You know what, you do it and I'll credit you in the acknowledgements.  

O! How ironic Fate can be, who knits our destiny exactly as we wish she did not! Wouldst that she were less playful! I was plunged into an abyss of angst. Because I've been a bit dishonest with you. It's not just that I find book soundtracks perfectly ludicrous. It's also that I'm terribly jealous of people who can write them. Because I have a huge musical inferiority complex.

In short, I have a s*** taste in music.

There it is, I've said it. I have no musical taste to speak of. My iTunes library is a dreadful smorgasbord of the most shameful musical creations, or rather noise, from around the world. My worst nightmare is that it should ever get leaked online, condemning me to a life in exile with gouged-out eyes in the manner of another tragic hero whose problem was barely worse than mine.

Following this exchange, I spent three or four hours biting all my nails and thinking of possible solutions to this predicament:
  1. Ask my eighteen-year-old sister, who oozes trendiness and is completely made of cool, to write a soundtrack for the novel in exchange for my not mentioning her abundantly Facebook-documented booze nights to the parents. 
  2. Resort to the so-called 'undergrad strategy' of sending a corrupt file entitled 'soundtrack.doc' to my editor, and then pretending I'm not gettting any of his emails for two or three days despite being very conspicuously active on Twitter.
  3. Resort to the 'Simba' strategy of going away for most of the rest of my life, overstaying my welcome in the home of a smelly warthog and a hysterical meercat.
  4. Actually go through my iTunes library and see what I can salvage from the humiliating playlist.
Being of an honest disposition (as well as the aforementioned cynicism and sarcasm), I opted for the last one. I conscientiously went through my iTunes library with a fine-tooth comb, selecting only the socially acceptable songs. Unfortunately it was too fine and nothing came out, so I selected a slightly wider-toothed comb, and this time a dozen songs fell out, which I carefully packaged and sent off to my editor.

Oh. Ah. Right. Ah! Erm. Ok.
Told you. 
I think he wore mourning clothes for a week after that. But anyway, it's done - the lamest book soundtrack in history will soon be printed on the endpapers of my upcoming YA novel (and no, I'm certainly not posting it here). It is entirely possible that because of it, the publishing house will go bankrupt within two days and trigger inextinguishable fits of laughter throughout France in the process.

Meanwhile, I'm looking at you, author of books which cannot possibly be fully understood without a sountrack. Explain to me how you ever managed to reach that level of cool which I clearly can't attain, and why you do it - what dark hopes are woven into this exercise you clearly devote so much thought to, what we're supposed to do with the music, etc. And can I please hire you next time for this fearsome task.

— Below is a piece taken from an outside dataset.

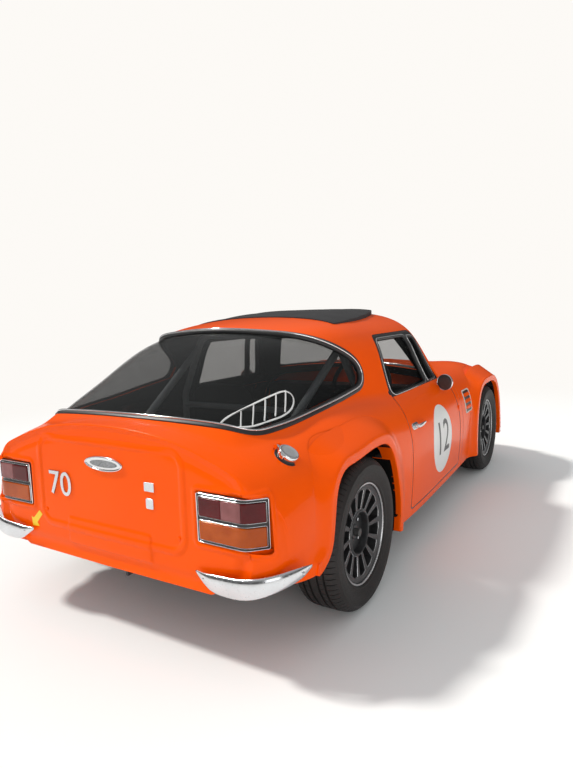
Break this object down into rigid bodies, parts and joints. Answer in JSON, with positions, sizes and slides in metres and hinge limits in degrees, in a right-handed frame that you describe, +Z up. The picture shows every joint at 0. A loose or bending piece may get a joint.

Clementine Beauvais writes soundtrack-less books in both French and English. The former are of all kinds and shapes, and the latter, for now, a humour/adventure detective series, the Sesame Seade mysteries. She blogs here about children's literature and academia and is on Twitter @blueclementine.


Walter John said...
This comment has been removed by a blog administrator.
Sue Bursztynski said...

I suspect the above "comment" is spam.

Dear me, book soundtracks! You're probably right to say that real ones woud be a mixture of stuff teenagers just don't enjoy. On the other hand, you never know what curiosity might do if a teen enjoys the book itself. Look at how many girls started looking for Bronte books after they read that Bella Swan liked them. ;-)

An Aussie writer called Caiseal Mor created his own CDs to go with his early books - he plays the Celtic harp and his fantasy novels had Celtic settings. Not quite the book soundtrack, but nice. And some cookbooks have accompanying CDs that put you in the mood for the kind of food they promote.

As a reader, I might enjoy listening to the music after I'd loved a book that mentioned the tunes.

Penny Dolan said...

A subject I've avoided even thinking about as the soundtrack idea makes it sound (ha ha!)as though the writing/book by itself isn't good enough to sell.

By the way, congratulations on your shortlisting for the Roald Dahl Funny prize.

Clémentine Beauvais said...

Ha yes, that's what I sometimes think - 'well, if it makes readers discover good music, what's the problem?' (the problem being, of course, I don't have any good music to make them discover, but that's just me)

But the idea of creating your OWN book sountrack is much more awesome!

@Penny I think they would argue it's 'enhanced' by the soundtrack rather than the book being diminished by not having a sountrack... (but yes I agree with you). (re: RDFP unfortunately that's not the case as far as I'm aware :'-( )

Catherine Butler said...

I suspect the idea behind this fad for soundtracks is that books are just films manqué (or perhaps in potentia), or that teen readers won't be able to relate to anything that isn't sufficiently multimedia.

Be thankful you weren't asked to provide a scratch 'n' sniff card!

Clémentine Beauvais said...

haha! seeing what the book is about, that would be positively disgusting

Anonymous said...

Snail Hunting!! Sounds wonderful - I must participate in this activity!

Andrew Strong said...

I'm not sure I want to admit this here, but for my most recent, as yet unpublished, book, I created a playlist of songs for each character - most of them are musicians, but even those that aren't got their dedicated set. I liked the idea of a character's back story composed of the songs they loved or grew up with, but I certainly wouldn't want to do this routinely.